- **The problem**:
Quote every line of the material beneath this one.

## start Data excerpt

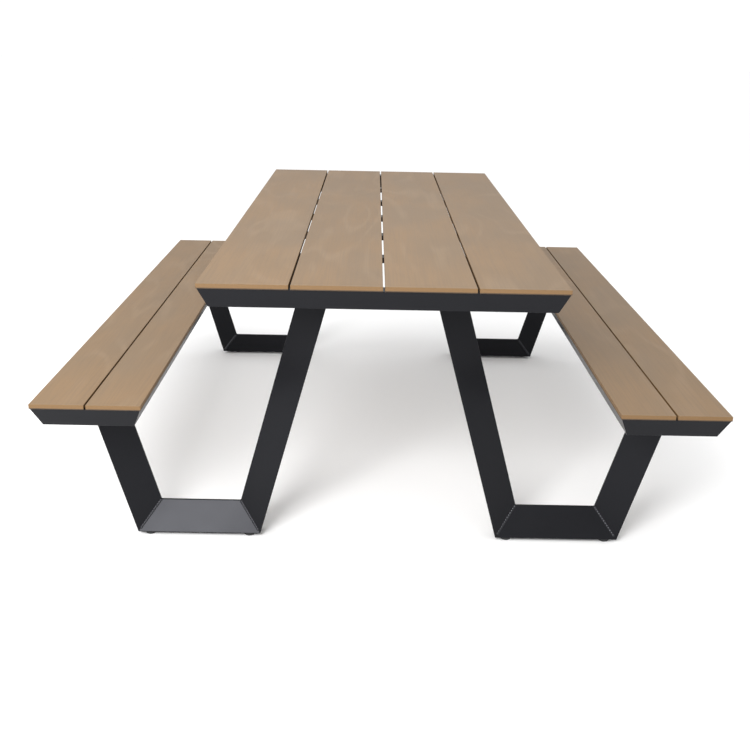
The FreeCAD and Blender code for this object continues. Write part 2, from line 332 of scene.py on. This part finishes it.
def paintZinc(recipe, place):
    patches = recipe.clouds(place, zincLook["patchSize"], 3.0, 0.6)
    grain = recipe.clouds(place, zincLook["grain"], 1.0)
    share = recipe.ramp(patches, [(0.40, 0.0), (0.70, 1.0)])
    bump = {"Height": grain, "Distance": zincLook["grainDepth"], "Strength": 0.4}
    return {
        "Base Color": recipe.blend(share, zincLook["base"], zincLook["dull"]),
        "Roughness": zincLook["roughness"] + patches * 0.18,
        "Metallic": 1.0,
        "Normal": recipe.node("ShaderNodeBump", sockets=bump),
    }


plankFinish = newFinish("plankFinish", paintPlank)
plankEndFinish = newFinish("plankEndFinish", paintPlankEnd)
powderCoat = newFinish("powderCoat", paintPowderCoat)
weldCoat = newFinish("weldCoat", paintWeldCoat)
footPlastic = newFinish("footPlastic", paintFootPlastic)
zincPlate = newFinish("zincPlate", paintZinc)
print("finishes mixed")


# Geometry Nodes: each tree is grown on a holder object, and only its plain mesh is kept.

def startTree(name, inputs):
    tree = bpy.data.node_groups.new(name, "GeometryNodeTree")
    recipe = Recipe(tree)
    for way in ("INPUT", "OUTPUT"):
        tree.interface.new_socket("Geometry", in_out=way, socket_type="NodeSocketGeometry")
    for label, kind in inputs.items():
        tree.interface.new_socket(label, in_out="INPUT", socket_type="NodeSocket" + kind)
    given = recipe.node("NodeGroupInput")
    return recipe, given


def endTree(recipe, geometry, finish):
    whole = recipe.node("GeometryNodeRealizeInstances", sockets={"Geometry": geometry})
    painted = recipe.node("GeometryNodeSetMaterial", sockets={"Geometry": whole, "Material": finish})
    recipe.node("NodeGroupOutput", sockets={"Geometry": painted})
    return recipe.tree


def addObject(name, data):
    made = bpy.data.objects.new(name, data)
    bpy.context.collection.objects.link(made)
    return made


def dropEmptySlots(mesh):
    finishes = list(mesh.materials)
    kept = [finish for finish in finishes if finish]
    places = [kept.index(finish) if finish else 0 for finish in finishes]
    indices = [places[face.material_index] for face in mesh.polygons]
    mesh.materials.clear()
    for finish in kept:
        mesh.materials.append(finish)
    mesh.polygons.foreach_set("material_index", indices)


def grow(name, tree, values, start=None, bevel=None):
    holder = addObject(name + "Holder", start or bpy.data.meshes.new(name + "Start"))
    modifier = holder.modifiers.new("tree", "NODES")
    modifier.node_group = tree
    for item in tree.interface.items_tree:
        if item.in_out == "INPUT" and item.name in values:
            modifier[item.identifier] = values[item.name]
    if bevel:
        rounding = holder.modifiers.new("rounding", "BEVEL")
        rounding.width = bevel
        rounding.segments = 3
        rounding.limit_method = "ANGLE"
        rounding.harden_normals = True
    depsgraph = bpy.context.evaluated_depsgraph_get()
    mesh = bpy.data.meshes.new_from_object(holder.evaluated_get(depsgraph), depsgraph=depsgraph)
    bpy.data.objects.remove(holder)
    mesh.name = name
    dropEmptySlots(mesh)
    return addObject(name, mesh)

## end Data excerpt

- **Solution for this task**:
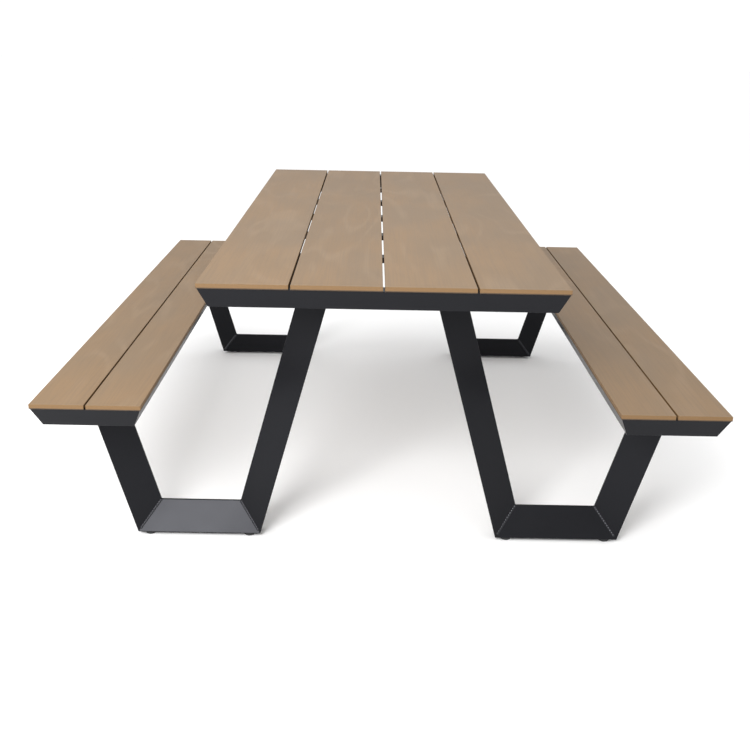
The FreeCAD and Blender code for this object continues. Write part 2, from line 332 of scene.py on. This part finishes it.
def paintZinc(recipe, place):
    patches = recipe.clouds(place, zincLook["patchSize"], 3.0, 0.6)
    grain = recipe.clouds(place, zincLook["grain"], 1.0)
    share = recipe.ramp(patches, [(0.40, 0.0), (0.70, 1.0)])
    bump = {"Height": grain, "Distance": zincLook["grainDepth"], "Strength": 0.4}
    return {
        "Base Color": recipe.blend(share, zincLook["base"], zincLook["dull"]),
        "Roughness": zincLook["roughness"] + patches * 0.18,
        "Metallic": 1.0,
        "Normal": recipe.node("ShaderNodeBump", sockets=bump),
    }


plankFinish = newFinish("plankFinish", paintPlank)
plankEndFinish = newFinish("plankEndFinish", paintPlankEnd)
powderCoat = newFinish("powderCoat", paintPowderCoat)
weldCoat = newFinish("weldCoat", paintWeldCoat)
footPlastic = newFinish("footPlastic", paintFootPlastic)
zincPlate = newFinish("zincPlate", paintZinc)
print("finishes mixed")


# Geometry Nodes: each tree is grown on a holder object, and only its plain mesh is kept.

def startTree(name, inputs):
    tree = bpy.data.node_groups.new(name, "GeometryNodeTree")
    recipe = Recipe(tree)
    for way in ("INPUT", "OUTPUT"):
        tree.interface.new_socket("Geometry", in_out=way, socket_type="NodeSocketGeometry")
    for label, kind in inputs.items():
        tree.interface.new_socket(label, in_out="INPUT", socket_type="NodeSocket" + kind)
    given = recipe.node("NodeGroupInput")
    return recipe, given


def endTree(recipe, geometry, finish):
    whole = recipe.node("GeometryNodeRealizeInstances", sockets={"Geometry": geometry})
    painted = recipe.node("GeometryNodeSetMaterial", sockets={"Geometry": whole, "Material": finish})
    recipe.node("NodeGroupOutput", sockets={"Geometry": painted})
    return recipe.tree


def addObject(name, data):
    made = bpy.data.objects.new(name, data)
    bpy.context.collection.objects.link(made)
    return made


def dropEmptySlots(mesh):
    finishes = list(mesh.materials)
    kept = [finish for finish in finishes if finish]
    places = [kept.index(finish) if finish else 0 for finish in finishes]
    indices = [places[face.material_index] for face in mesh.polygons]
    mesh.materials.clear()
    for finish in kept:
        mesh.materials.append(finish)
    mesh.polygons.foreach_set("material_index", indices)


def grow(name, tree, values, start=None, bevel=None):
    holder = addObject(name + "Holder", start or bpy.data.meshes.new(name + "Start"))
    modifier = holder.modifiers.new("tree", "NODES")
    modifier.node_group = tree
    for item in tree.interface.items_tree:
        if item.in_out == "INPUT" and item.name in values:
            modifier[item.identifier] = values[item.name]
    if bevel:
        rounding = holder.modifiers.new("rounding", "BEVEL")
        rounding.width = bevel
        rounding.segments = 3
        rounding.limit_method = "ANGLE"
        rounding.harden_normals = True
    depsgraph = bpy.context.evaluated_depsgraph_get()
    mesh = bpy.data.meshes.new_from_object(holder.evaluated_get(depsgraph), depsgraph=depsgraph)
    bpy.data.objects.remove(holder)
    mesh.name = name
    dropEmptySlots(mesh)
    return addObject(name, mesh)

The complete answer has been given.